This post was originally published on Inc.com
As CEO of a company that grew 450% last year, I often think about creating resiliency at The Grommet. With a team that went from 12 to 50 people in the last 18 months, people are constantly being stretched. Promotions often prompt a star player to fundamentally redefine what success means in their next role. This can be really disconcerting, but relying on an old playbook within a known comfort zone can be very counterproductive.
It’s a common CEO problem: how to get your best people to “promote themselves.”
At The Grommet, we recently had a team member leave and quickly realized that she was one of only two people who knew how to perform a critical daily activity. She likely dealt with it quietly while she was employed with us. But at her departure we realized that this ‘good soldier’ behavior inadvertently put the company at a slight risk. As CEO, it is ultimately my responsibility to make sure our organization is resilient, so I am grateful that this alerted our team to look out for other single points of failure.
I have been thinking about how to be more resilient for many years working executive VP level jobs on a part-time basis. My boss in three of these assignments (Keds, Stride Rite, Hasbro) was the now-famous Meg Whitman and I was under constant pressure to deliver at a very high level, even though I only had 60% of the time my peers had in the office. I simply could not compete on the basis of “hours worked” so I had to find another way to be valuable to Meg and my employer.
These are two key ways I learned to promote myself and my employees.
Delegate as a rule of thumb.
My advice to anyone rising through the ranks is that you have to change your idea of what it means to be responsible to your company. When you are early in your career or starting a new role, you have to cover all the bases to show your competency. Once you’ve done that, delegate.
You need to let other people learn the same skills and activities you learned so they can advance, and you create a pipeline of talent. Your company needs you to bump yourself upstairs. There is a beautiful synchronicity between spreading out the knowledge base and getting yourself promoted. An insecure or inexperienced person might “hoard” knowledge, while a confident or experienced person will share it. This advice applies to CEOs too.
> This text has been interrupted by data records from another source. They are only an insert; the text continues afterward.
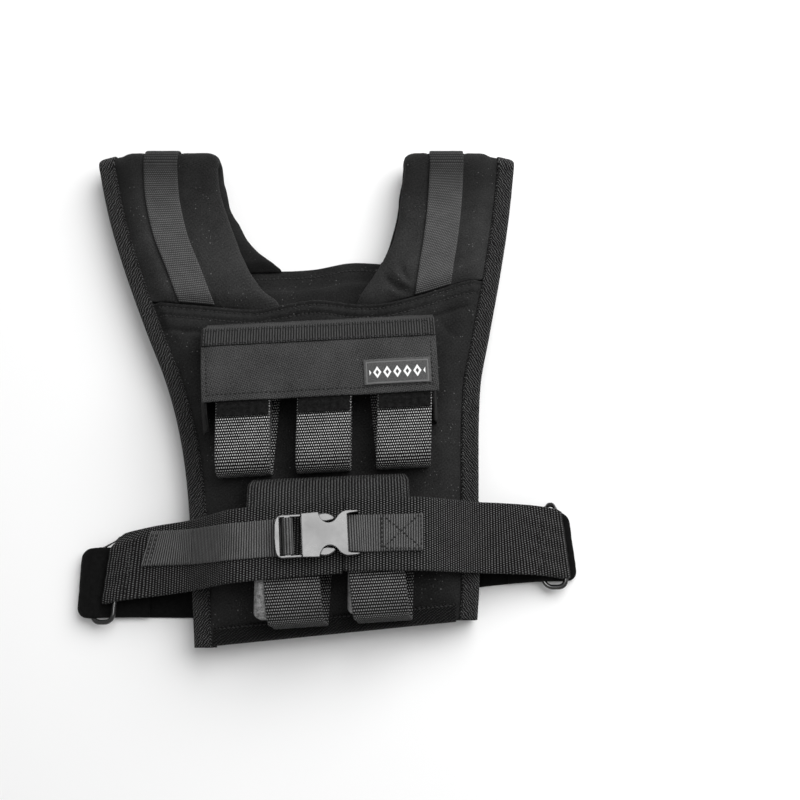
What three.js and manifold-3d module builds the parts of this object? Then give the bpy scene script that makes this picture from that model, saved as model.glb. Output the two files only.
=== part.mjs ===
import * as THREE from 'three';
import Module from 'manifold-3d';
import { mergeVertices } from 'three/addons/utils/BufferGeometryUtils.js';

const wasm = await Module();
wasm.setup();

// Weighted vest, lying on its back, in millimetres. X runs to the wearer's left arm, Y up to the shoulders
// and Z up. The origin is on the floor, under the middle of the whole vest.

// Driving dimensions of the body
const BODY_LENGTH = 374;
const SHOULDER_SPAN = 320;
const BACK_PAD = 10.5;
const FRONT_PAD = 9.9;
const TORSO_GAP = 10.3;
const EDGE_ROLL = 28;
const FLANGE_WALL = 3;
const BACK_FLANGE_FLOOR = 4.2;
const TUCK = 17;
const TUCK_HEIGHT = 5.2;
const LIP_WALL = 2.6;

// Driving dimensions of the shoulder straps
const STRAP_PAD = 12.2;
const STRAP_BACK_PAD = 10.8;
const STRAP_GAP = 7.8;
const STRAP_TUCK_INSET = 20;

// Widths and walls of the webbing and tape
const WEBBING_WIDE = 50;
const WEBBING_MEDIUM = 38;
const WEBBING_NARROW = 25;
const BELT_WALL = 1.8;
const WEBBING_WALL = 1.6;
const NARROW_WALL = 1.4;
const HOOK_STRAP_WALL = 2;
const BINDING_WIDTH = 11;
const BINDING_WALL = 1.1;
const CLOTH_WALL = 1.6;
const TRIM_WALL = 1;

// Weights and pockets
const WEIGHT_WIDTH = 36;
const WEIGHT_LENGTH = 70;
const WEIGHT_HEIGHT = 22;
const WEIGHT_DRAFT = 1;
const WEIGHT_EDGE = 3;
const WEIGHT_CORNER = 5;
const WEIGHT_PITCH = 57;
const FLAP_SIDE_ROOM = 8;
const FLAP_WIDTH = 2 * WEIGHT_PITCH + WEIGHT_WIDTH + 2 * FLAP_SIDE_ROOM;
const FLAP_DEPTH = 68;
const FLAP_TAPE_WIDTH = 14;
const LABEL_WIDTH = 47;
const LABEL_DEPTH = 19;
const POCKET_SIDE_REACH = 18;
const LOWER_FLAP_WIDTH = 112;

// Rings, side straps and buckle
const BELT_SPAN = 359;
const RING_WIRE = 3.5;
const RING_WIDTH = 15.5;
const RING_CORNER = 5;
const RING_HEIGHT = 10.5;
const GATHERED_WIDTH = 44;
const BUCKLE_LENGTH = 57;
const BUCKLE_WIDTH = 30;
const BUCKLE_HEIGHT = 9.6;
const BUCKLE_FRAME_HEIGHT = 5.6;
const BELT_BEND = 9;
const RING_LEAD = 4;
const SIDE_STRAP_SET_BACK = 10;

// Gaps between pieces that touch or are sewn together
const CLEARANCE = 0.3;
const SEW_GAP = 0.4;
const EDGE_GAP = 0.6;

// Heights above the floor, stacked up from the back of the vest
const FLANGE = BINDING_WIDTH + CLEARANCE + 0.2;
const frontFloor = BACK_PAD + TORSO_GAP;
const frontTop = frontFloor + FRONT_PAD;
const lipFloor = frontFloor + TUCK_HEIGHT + CLEARANCE;
const weightFloor = frontTop + WEBBING_WALL + 2 * CLEARANCE;
const weightTop = weightFloor + WEIGHT_HEIGHT;
const slingTop = weightTop + CLEARANCE + WEBBING_WALL;
const flapTop = slingTop + TRIM_WALL + 3 * CLEARANCE + CLOTH_WALL;
const lowerFlapTop = slingTop + CLEARANCE + BELT_WALL;
const beltMid = lowerFlapTop + CLEARANCE + BELT_WALL / 2;
const beltTop = beltMid + BELT_WALL / 2;
const bindingTop = frontFloor + FLANGE_WALL + CLEARANCE + BINDING_WALL;
const strapBackFloor = frontFloor - STRAP_GAP;
const foldRadius = STRAP_GAP / 2;
const foldHeight = frontFloor - foldRadius;
const foldY = BODY_LENGTH / 2 - foldRadius - STRAP_PAD - EDGE_GAP - NARROW_WALL;
const bindingOut = BINDING_WALL + EDGE_GAP;

const lerp = THREE.MathUtils.lerp;
const clamp = THREE.MathUtils.clamp;

// Outlines, as shares: along of BODY_LENGTH, across of SHOULDER_SPAN, both from the origin
const LEFT_EDGE = [
  { along: -0.5, across: -0.288 },
  { along: -0.374, across: -0.3 },
  { along: -0.233, across: -0.313 },
  { along: -0.107, across: -0.337 },
  { along: 0.002, across: -0.374 },
  { along: 0.111, across: -0.427 },
  { along: 0.233, across: -0.483 },
  { along: 0.348, across: -0.528 },
  { along: 0.476, across: -0.564 },
];
const RIGHT_EDGE = [
  { along: -0.45, across: 0.328 },
  { along: -0.377, across: 0.334 },
  { along: -0.214, across: 0.335 },
  { along: -0.005, across: 0.3425 },
  { along: 0.101, across: 0.365 },
  { along: 0.222, across: 0.392 },
  { along: 0.348, across: 0.416 },
  { along: 0.487, across: 0.435 },
];
const LEFT_NECK_FRONT = [
  { along: 0.1, across: -0.11 },
  { along: 0.167, across: -0.123 },
  { along: 0.19, across: -0.157 },
  { along: 0.22, across: -0.183 },
  { along: 0.262, across: -0.21 },
  { along: 0.304, across: -0.23 },
  { along: 0.391, across: -0.264 },
  { along: 0.437, across: -0.273 },
  { along: 0.5, across: -0.284 },
];
const RIGHT_NECK_FRONT = [
  { along: 0.1, across: 0.047 },
  { along: 0.174, across: 0.062 },
  { along: 0.22, across: 0.096 },
  { along: 0.256, across: 0.123 },
  { along: 0.283, across: 0.137 },
  { along: 0.314, across: 0.147 },
  { along: 0.391, across: 0.163 },
  { along: 0.5, across: 0.171 },
];
const LEFT_NECK_BACK = [
  { along: 0.2, across: -0.1 },
  { along: 0.253, across: -0.125 },
  { along: 0.283, across: -0.169 },
  { along: 0.313, across: -0.203 },
  { along: 0.348, across: -0.229 },
  { along: 0.389, across: -0.254 },
  { along: 0.5, across: -0.276 },
];
const RIGHT_NECK_BACK = [
  { along: 0.2, across: 0.085 },
  { along: 0.265, across: 0.112 },
  { along: 0.3, across: 0.132 },
  { along: 0.35, across: 0.148 },
  { along: 0.42, across: 0.162 },
  { along: 0.5, across: 0.168 },
];
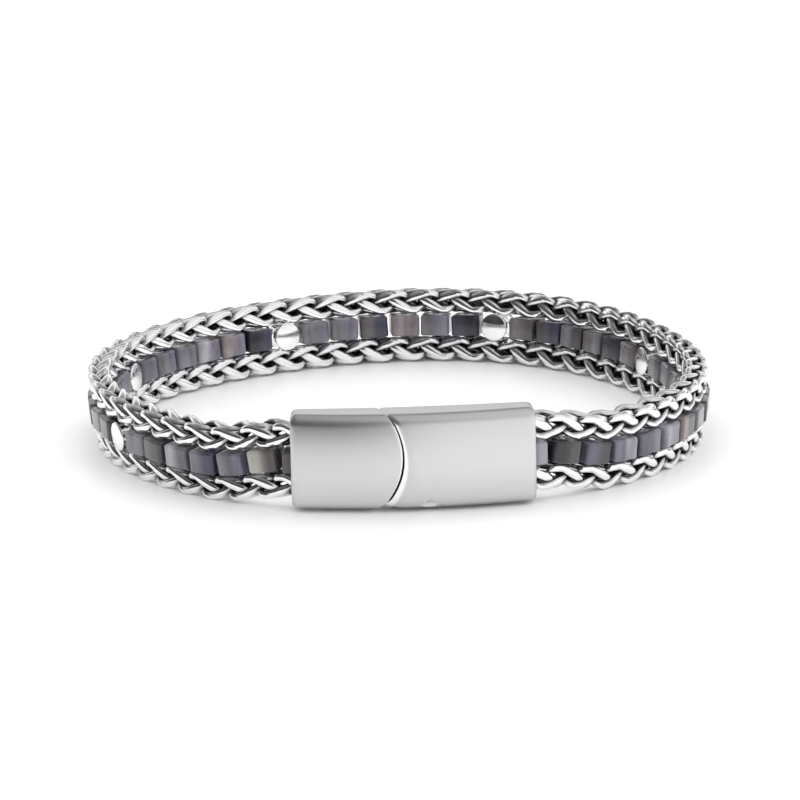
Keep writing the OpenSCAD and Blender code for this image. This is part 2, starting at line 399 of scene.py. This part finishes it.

David Rosenblatt, CEO of 1stdibs.com says, “I only do the things that only I can do. So if it’s someone else’s job to do it, I try not to do it. If I find myself doing too many of those things that are actually someone else’s job, then… I probably don’t have the right person in that role.”
This reminds me of the advice I heard from an elementary school principal: “When helping your child do their homework, if you find yourself holding the pencil, back off.”
As a CEO my job is to establish goals, ie. the “what” we need to do, and allocate resources correctly. But I expect my direct reports to be experienced enough to figure out the “how” of deploying those resources to meet the goals. Same goes down the ranks.
Accept that your time is worth more.
Stop trading your time for your salary. A promotion means your hourly rate has gone up. Your company is paying you to move the ball forward and paying you for your brain, not just your time. Both business owners and employees need to ‘think up’ in this way–this will also be reflected in the way you approach clients and fees. Your growth as an individual and company will create better products and services for which you can charge more.
The end goal is to make sure your company is recognizing the competencies of your rising stars and rewarding them in turn which advances the company as a whole. And this, coincidentally, keeps you operating as the CEO, not someone you used to be.